The circumstances surrounding the alleged theft appeared dubious from the outset. According to the worker's account, two of the three drinks in question were scheduled to be discarded as waste before she allegedly took them. Her father's corroboration of this detail suggested the owner may have fabricated or grossly mischaracterised the incident. The student's decision to pay rather than contest the accusation reflected not guilt but rational calculation—the reputational and practical consequences of fighting the charge during a critical juncture in her academic career outweighed the cost of capitulation, a dynamic that highlights how power imbalances between employers and young, vulnerable workers can facilitate abuse.

Following the financial extraction, both parties escalated their conflict by filing criminal complaints through official channels. The teenager and her family accused the store owner of extortion and intimidation, while the owner countered with an embezzlement charge against the worker. The filing of these competing allegations set the stage for government intervention. In March, a formal complaint regarding workplace bullying was lodged with South Korea's Ministry of Employment and Labour, prompting the agency to initiate a comprehensive investigation beginning April 1.

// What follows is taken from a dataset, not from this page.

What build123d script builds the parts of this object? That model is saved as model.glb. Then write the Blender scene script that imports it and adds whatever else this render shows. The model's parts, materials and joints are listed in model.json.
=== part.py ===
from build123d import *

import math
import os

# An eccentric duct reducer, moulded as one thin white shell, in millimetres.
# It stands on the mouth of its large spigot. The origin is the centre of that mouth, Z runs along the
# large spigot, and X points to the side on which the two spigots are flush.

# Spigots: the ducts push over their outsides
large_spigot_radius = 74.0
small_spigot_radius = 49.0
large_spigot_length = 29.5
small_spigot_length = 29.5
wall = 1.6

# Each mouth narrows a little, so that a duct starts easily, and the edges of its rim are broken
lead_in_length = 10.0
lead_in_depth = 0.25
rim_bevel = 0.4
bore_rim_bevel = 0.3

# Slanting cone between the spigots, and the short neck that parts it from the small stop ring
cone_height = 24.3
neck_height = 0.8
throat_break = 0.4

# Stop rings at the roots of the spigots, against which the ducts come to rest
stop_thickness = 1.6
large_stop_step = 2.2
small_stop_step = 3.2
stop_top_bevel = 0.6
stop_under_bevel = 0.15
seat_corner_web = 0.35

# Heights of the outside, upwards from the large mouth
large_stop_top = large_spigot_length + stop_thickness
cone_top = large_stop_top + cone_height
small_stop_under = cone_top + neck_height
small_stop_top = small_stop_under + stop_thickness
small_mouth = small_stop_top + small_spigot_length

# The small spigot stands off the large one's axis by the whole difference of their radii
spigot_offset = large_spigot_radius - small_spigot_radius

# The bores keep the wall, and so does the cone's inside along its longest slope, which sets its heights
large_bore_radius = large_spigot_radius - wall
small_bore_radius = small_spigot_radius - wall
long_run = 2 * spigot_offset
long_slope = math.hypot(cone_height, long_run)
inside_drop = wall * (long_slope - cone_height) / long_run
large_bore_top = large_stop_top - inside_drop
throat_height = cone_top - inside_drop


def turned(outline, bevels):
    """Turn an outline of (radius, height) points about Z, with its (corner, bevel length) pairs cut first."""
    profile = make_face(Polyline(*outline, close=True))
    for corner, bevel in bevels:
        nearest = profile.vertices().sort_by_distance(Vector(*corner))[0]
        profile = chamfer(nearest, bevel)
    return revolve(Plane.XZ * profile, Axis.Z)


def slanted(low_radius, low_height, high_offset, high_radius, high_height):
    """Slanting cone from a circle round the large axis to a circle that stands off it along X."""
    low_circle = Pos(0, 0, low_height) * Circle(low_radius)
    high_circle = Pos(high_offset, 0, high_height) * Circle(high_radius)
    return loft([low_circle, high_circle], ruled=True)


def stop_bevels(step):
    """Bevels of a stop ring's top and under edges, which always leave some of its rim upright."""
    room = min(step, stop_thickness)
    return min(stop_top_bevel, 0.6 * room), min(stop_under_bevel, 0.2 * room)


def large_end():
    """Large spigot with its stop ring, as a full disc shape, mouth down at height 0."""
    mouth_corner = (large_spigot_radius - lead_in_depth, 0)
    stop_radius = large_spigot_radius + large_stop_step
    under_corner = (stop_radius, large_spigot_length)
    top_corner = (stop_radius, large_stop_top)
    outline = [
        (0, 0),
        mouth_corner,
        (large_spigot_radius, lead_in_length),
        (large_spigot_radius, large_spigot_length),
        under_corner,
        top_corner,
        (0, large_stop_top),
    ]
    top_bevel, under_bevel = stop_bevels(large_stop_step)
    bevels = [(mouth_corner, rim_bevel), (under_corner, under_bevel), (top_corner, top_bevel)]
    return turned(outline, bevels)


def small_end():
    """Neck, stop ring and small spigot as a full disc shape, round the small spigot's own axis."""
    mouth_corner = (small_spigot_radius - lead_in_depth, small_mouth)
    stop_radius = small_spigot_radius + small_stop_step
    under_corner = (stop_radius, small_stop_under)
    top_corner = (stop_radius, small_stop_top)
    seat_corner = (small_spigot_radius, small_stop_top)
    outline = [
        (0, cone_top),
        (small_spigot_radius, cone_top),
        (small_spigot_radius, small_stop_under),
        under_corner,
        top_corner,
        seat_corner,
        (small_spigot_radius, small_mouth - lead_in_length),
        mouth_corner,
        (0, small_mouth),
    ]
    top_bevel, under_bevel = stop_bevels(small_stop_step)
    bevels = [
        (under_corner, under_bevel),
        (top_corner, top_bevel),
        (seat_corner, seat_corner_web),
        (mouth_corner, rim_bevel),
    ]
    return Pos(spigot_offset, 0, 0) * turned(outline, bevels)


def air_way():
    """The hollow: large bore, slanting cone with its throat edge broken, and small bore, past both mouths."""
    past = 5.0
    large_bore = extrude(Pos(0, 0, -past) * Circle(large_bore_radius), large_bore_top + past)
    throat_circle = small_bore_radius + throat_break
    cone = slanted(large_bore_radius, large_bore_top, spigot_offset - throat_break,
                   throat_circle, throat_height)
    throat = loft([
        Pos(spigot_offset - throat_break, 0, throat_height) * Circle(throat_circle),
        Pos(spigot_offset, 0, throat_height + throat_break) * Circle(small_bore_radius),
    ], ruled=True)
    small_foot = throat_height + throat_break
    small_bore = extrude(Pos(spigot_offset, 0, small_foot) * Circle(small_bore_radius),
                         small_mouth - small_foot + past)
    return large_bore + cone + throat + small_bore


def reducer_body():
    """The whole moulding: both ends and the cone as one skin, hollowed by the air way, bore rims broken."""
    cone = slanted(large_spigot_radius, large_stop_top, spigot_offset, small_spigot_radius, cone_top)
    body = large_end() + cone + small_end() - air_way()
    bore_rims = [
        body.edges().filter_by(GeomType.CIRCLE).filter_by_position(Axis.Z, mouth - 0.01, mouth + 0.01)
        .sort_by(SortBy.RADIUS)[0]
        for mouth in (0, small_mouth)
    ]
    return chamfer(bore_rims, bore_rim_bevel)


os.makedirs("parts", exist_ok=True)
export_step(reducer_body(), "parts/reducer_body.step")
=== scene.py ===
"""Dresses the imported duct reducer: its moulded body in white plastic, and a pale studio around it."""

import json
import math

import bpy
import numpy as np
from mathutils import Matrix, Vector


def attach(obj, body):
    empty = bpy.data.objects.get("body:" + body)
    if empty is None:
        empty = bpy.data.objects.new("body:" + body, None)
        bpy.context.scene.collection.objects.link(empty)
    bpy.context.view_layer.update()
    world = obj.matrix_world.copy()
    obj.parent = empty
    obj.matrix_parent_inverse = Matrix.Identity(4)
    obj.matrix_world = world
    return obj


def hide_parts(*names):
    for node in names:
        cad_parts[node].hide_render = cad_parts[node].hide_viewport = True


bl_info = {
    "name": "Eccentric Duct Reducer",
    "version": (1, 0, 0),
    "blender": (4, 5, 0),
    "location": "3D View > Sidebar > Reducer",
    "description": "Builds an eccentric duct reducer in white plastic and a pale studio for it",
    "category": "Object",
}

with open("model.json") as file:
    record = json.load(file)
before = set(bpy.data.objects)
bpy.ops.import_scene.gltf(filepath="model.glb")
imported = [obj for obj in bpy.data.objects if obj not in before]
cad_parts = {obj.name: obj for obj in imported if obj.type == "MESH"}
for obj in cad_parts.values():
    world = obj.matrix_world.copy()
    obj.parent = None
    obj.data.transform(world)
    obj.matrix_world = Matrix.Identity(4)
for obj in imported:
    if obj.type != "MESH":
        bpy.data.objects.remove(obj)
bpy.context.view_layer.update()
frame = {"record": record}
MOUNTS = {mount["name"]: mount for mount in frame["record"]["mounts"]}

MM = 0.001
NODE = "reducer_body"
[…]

During the investigation phase, pressure appears to have mounted on the store owner. Within a single day of the ministry's formal inquiry, he voluntarily withdrew his embezzlement complaint against the teenager and returned the 5.5 million won she had paid. This rapid reversal suggested either a recognition of legal jeopardy or an attempt to mitigate potential penalties by demonstrating cooperation. However, the damage to his position was already substantial. Investigators had obtained and reviewed a recording of a phone conversation between the owner and the worker in which he had issued explicit threats designed to coerce her silence and compliance. "You won't go to college with a criminal record," he had told her, and "I'll make sure you never get a job around here"—statements that constituted clear evidence of intimidation and abuse of his employer status.

The ministry's formal findings, announced on June 8, painted a comprehensive picture of systematic labour law violations at the establishment. Investigators determined that the store owner had operated the business in violation of multiple labour standards, had drafted unlawful employment contracts with his workforce, and had subjected the teenage employee specifically to workplace bullying. Beyond the individual case, the probe revealed that the owner had failed to remit portions of wages owed to 49 workers across his tenure at the location, indicating a pattern of financial misconduct rather than an isolated incident. The administrative penalties imposed included fines for workplace bullying and wage theft, complemented by a criminal complaint filed by the government against the owner, who currently remains under investigation without detention.

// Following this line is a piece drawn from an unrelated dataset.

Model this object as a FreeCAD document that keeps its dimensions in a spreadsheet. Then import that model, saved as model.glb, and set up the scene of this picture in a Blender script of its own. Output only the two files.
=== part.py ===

Theborn Korea's decision to terminate the franchise agreement represents a strategic corporate response to brand contamination. Company officials explicitly stated that "the entire Paik's Coffee franchise has been subject to criticism since the Cheongju incident," indicating that the negative publicity had created spillover damage affecting the chain's reputation system-wide. For consumers and potential franchisees, the association between the Paik's Coffee brand and labour abuse had become a liability. By severing the relationship and citing the government's labour violations findings as justification, the corporate headquarters sought to compartmentalise the scandal and signal that such conduct falls outside acceptable franchise parameters.

This incident carries broader implications for South Korea's franchise model and labour protections. The country's rapid expansion of franchise-based retail and service sectors has created numerous instances in which low-wage workers, often teenagers or migrants, operate under conditions of informational asymmetry and economic vulnerability. Unlike corporate employees with established HR departments and institutional protections, franchise employees frequently work in isolated units managed by individual entrepreneurs with minimal oversight. The case demonstrates both the necessity of government labour inspections and the importance of workers—particularly minors—understanding their rights and having pathways to report violations without fear of retaliation.

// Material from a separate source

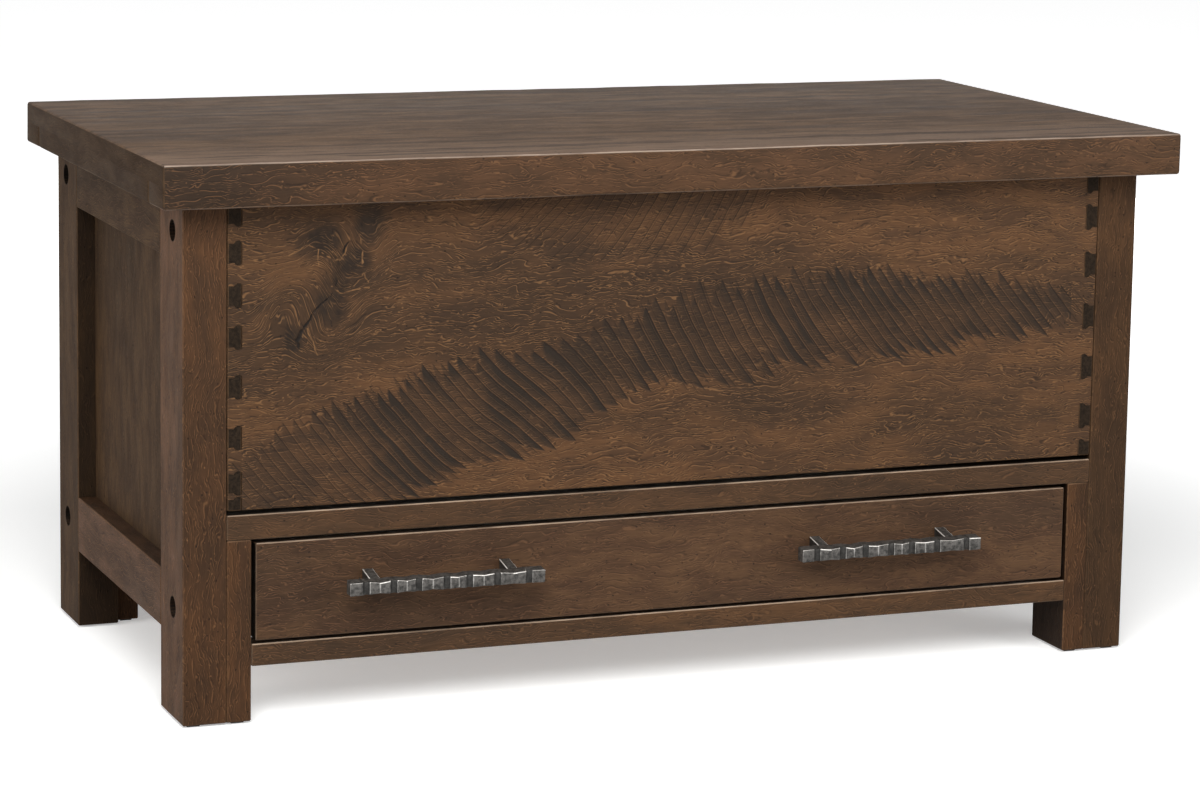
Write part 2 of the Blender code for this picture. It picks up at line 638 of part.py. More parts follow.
def bar_mesh(name):
    """The hammered bar round its own middle: rings of four corners joined along its length."""
    form = bmesh.new()
    rings = []
    for place, front_in, height_in in bar_sections():
        half_height = PULL_BAR_HEIGHT / 2 - height_in
        front = -PULL_BAR_DEPTH / 2 + front_in
        back = PULL_BAR_DEPTH / 2
        corners = ((front, -half_height), (back, -half_height), (back, half_height), (front, half_height))
        rings.append([form.verts.new((place, across, up)) for across, up in corners])
    for ring, following in zip(rings, rings[1:]):
        for start in range(4):
            stop = (start + 1) % 4
            form.faces.new((ring[start], ring[stop], following[stop], following[start]))
    form.faces.new(rings[0])
    form.faces.new(rings[-1])
    bmesh.ops.recalc_face_normals(form, faces=form.faces)
    mesh = bpy.data.meshes.new(name)
    form.to_mesh(mesh)
    form.free()
    return mesh


def make_pull(side, carrier, finishes):
    """One pull: the hammered bar and its two posts, which drop a little from the drawer to the bar."""
    name = SIDE_NAMES[side]
    height = (DRAWER_BASE + DRAWER_TOP) / 2 + PULL_BAR_ABOVE_MIDDLE
    root = CASE_FRONT - GAP
    middle_x = side * PULL_SPREAD + PULL_SHIFT
    centre = Vector((middle_x, root - PULL_REACH - PULL_BAR_DEPTH / 2, height))
    pull = add_object(f"pull_{name}", bar_mesh(f"pull_{name}"), centre, finishes["steel"], carrier)
    top = height + PULL_BAR_HEIGHT / 2 - GAP
    low = top - PULL_POST_SIZE
    drop = PULL_POST_DROP
    tip = root - PULL_REACH - PULL_POST_BITE
    outline = [(root, low + drop), (root, top + drop), (root - PULL_REACH, top), (tip, top), (tip, low),
               (root - PULL_REACH, low)]
    for place, post_name in ((-1, "inner"), (1, "outer")):
        middle = middle_x + place * PULL_POST_SPACING / 2
        mesh = prism(f"pull_post_{name}_{post_name}", [outline], middle - PULL_POST_SIZE / 2,
                     middle + PULL_POST_SIZE / 2, "X")
        mesh.transform(Matrix.Translation(-carrier.location))
        combine(pull, cutter(add_object(mesh.name, mesh, carrier.location.copy(), None, carrier)), "UNION")


def make_lid(carrier, finishes):
    """The top panel, and the strips that build up its edges."""
    half_width = LID_WIDTH / 2
    half_depth = LID_DEPTH / 2
    panel_base = LID_UNDERSIDE + LID_STRIP_THICKNESS
    zs = (LID_UNDERSIDE, panel_base - GAP)
    block("lid_panel", (-half_width, half_width), (-half_depth, half_depth), (panel_base, CHEST_HEIGHT),
          finishes["lid"], carrier, LID_ARRIS, -1)
    for end in (-1, 1):
        ys = pair(end * half_depth, end * (half_depth - LID_STRIP_WIDTH))
        block(f"lid_strip_{END_NAMES[end]}", (-half_width, half_width), ys, zs, finishes["lid"], carrier,
              joint_side=1)
    for side in (-1, 1):
        xs = pair(side * half_width, side * (half_width - LID_END_STRIP_WIDTH))
        inner = half_depth - LID_STRIP_WIDTH - GAP
        block(f"lid_strip_{SIDE_NAMES[side]}", xs, (-inner, inner), zs, finishes["lid"], carrier,
              joint_side=1)


def add_knuckles(leaf, parity, carrier):
    """Join every second barrel segment onto a hinge leaf."""
    pitch = HINGE_LENGTH / HINGE_KNUCKLES
    for number in range(parity, HINGE_KNUCKLES, 2):
        middle = -HINGE_LENGTH / 2 + (number + 0.5) * pitch
        knuckle = rod(f"knuckle_{number}", (middle, HINGE_AXIS_Y, HINGE_AXIS_Z), HINGE_BARREL_RADIUS,
                      pitch - HINGE_KNUCKLE_GAP, None, carrier, HINGE_SIDES)
        combine(leaf, cutter(knuckle), "UNION")


def relieve_leaf(leaf, parity, carrier):
    """Cut a leaf back where the other leaf's knuckles turn."""
    pitch = HINGE_LENGTH / HINGE_KNUCKLES
    for number in range(1 - parity, HINGE_KNUCKLES, 2):
        middle = -HINGE_LENGTH / 2 + (number + 0.5) * pitch
        room = rod(f"knuckle_room_{number}", (middle, HINGE_AXIS_Y, HINGE_AXIS_Z),
                   HINGE_BARREL_RADIUS + GAP, pitch, None, carrier, HINGE_SIDES)
        combine(leaf, cutter(room))


def make_hinge(carrier, finishes):
    """The continuous hinge: one leaf down the back of the box, one under the lid's overhang."""
    half = HINGE_LENGTH / 2
    inset = GAP
    near = CASE_BACK + GAP + inset
    case_leaf = block("hinge_case_leaf", (-half, half), (near, near + HINGE_LEAF_THICKNESS),
                      (HINGE_AXIS_Z - HINGE_CASE_LEAF_WIDTH, HINGE_AXIS_Z), finishes["hinge"], arris=0)
    top = LID_UNDERSIDE - GAP - inset
    lid_leaf = block("hinge_lid_leaf", (-half, half), (HINGE_AXIS_Y, HINGE_AXIS_Y + HINGE_LID_LEAF_WIDTH),
                     (top - HINGE_LEAF_THICKNESS, top), finishes["hinge"], carrier, arris=0)
    bore = cutter(rod("hinge_bore", (0.0, HINGE_AXIS_Y, HINGE_AXIS_Z), HINGE_PIN_RADIUS + GAP,
                      HINGE_LENGTH + 2 * CUT_OVERRUN, sides=HINGE_SIDES))
    for leaf, parity, owner in ((case_leaf, 0, None), (lid_leaf, 1, carrier)):
        relieve_leaf(leaf, parity, owner)
        add_knuckles(leaf, parity, owner)
        combine(leaf, bore)
    rod("hinge_pin", (0.0, HINGE_AXIS_Y, HINGE_AXIS_Z), HINGE_PIN_RADIUS, HINGE_LENGTH,
        finishes["hinge"], sides=HINGE_SIDES)


def main():
    """Build the chest."""
    clear_scene()
    finishes = make_surfaces()
    slide_start = Vector((0.0, CASE_FRONT, SLIDE_MIDDLE_HEIGHT))
    carriers = {
        "lid": carrier_at("lid_axis", Vector((0.0, HINGE_AXIS_Y, HINGE_AXIS_Z))),
        "drawer": carrier_at("drawer_travel", slide_start),
    }
    for side in (-1, 1):
        place = Vector((side * SLIDE_WALL_FACE, CASE_FRONT, SLIDE_MIDDLE_HEIGHT))
        carriers[SIDE_NAMES[side]] = carrier_at(f"slide_travel_{SIDE_NAMES[side]}", place)
    for side in (-1, 1):
        make_frame_end(side, finishes)
        make_slides(side, carriers, finishes)
        make_pull(side, carriers["drawer"], finishes)
    make_long_rails(finishes)
    make_box(finishes)
    make_drawer(carriers["drawer"], finishes)
    make_lid(carriers["lid"], finishes)
    make_hinge(carriers["lid"], finishes)


main()
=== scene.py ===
"""Blanket chest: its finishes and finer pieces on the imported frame, laid out as an add-on."""

import copy
import math
import random

import bpy
from mathutils import Matrix, Vector


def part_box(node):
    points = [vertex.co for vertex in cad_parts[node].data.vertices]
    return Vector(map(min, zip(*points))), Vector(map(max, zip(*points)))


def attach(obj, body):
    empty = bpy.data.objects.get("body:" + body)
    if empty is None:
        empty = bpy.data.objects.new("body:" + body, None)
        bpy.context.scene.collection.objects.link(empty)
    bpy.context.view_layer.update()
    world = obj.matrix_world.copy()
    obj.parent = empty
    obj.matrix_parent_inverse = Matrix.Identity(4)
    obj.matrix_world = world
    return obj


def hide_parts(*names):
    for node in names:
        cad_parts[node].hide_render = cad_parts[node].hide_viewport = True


bl_info = {
    "name": "Blanket chest",
    "version": (1, 0, 0),
    "blender": (4, 5, 0),
    "location": "View3D > Sidebar > Chest",
    "description": "Stained wood, forged pulls and a pale studio for a blanket chest",
    "category": "Object",
}

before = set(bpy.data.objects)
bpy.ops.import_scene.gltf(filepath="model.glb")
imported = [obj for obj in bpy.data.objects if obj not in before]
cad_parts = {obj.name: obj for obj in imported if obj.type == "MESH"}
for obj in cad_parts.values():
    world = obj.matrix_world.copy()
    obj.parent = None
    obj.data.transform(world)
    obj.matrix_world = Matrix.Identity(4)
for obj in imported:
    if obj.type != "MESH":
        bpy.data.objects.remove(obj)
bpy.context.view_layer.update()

MM = 0.001
GRAIN_AXES = ("X", "Y", "Z")
UP_AND_FORWARDS = (0.0, -0.7071, 0.7071)
LEFTWARDS, RIGHTWARDS = (-1.0, 0.0, 0.0), (1.0, 0.0, 0.0)
FORWARDS, UPWARDS = (0.0, -1.0, 0.0), (0.0, 0.0, 1.0)
# How far off a pattern's steepness is measured, and how wide the painted shade round a peg hole's rim is
STEEPNESS_STEP = 0.3 * MM
HOLE_RIM = 0.9 * MM
SIDES = ("left", "right")
CORNERS = [f"{depth}_{side}" for depth in ("front", "back") for side in SIDES]
# The setting that a node's mode goes to, such as MULTIPLY in "Math MULTIPLY"
MODE_SETTINGS = {
    "Math": "operation", "VectorMath": "operation", "MapRange": "interpolation_type", "Mix": "data_type",
}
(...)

For Malaysian observers, the South Korean case offers instructive parallels and contrasts. While Malaysia has developed its own labour standards and protections through the Employment Act and related legislation, similar dynamics of power imbalance persist in franchise operations, small retail establishments, and informal service sectors where teenage and young adult workers predominate. The South Korean government's proactive investigation and the corporate franchise termination decision illustrate how coordinated institutional responses—combining regulatory enforcement, corporate accountability, and legal consequences—can provide meaningful recourse for exploited workers. However, the case also underscores how such protection mechanisms require workers to first overcome significant barriers to reporting, including fear of academic or career consequences, cultural reluctance to escalate disputes, and the psychological toll of confronting authority figures.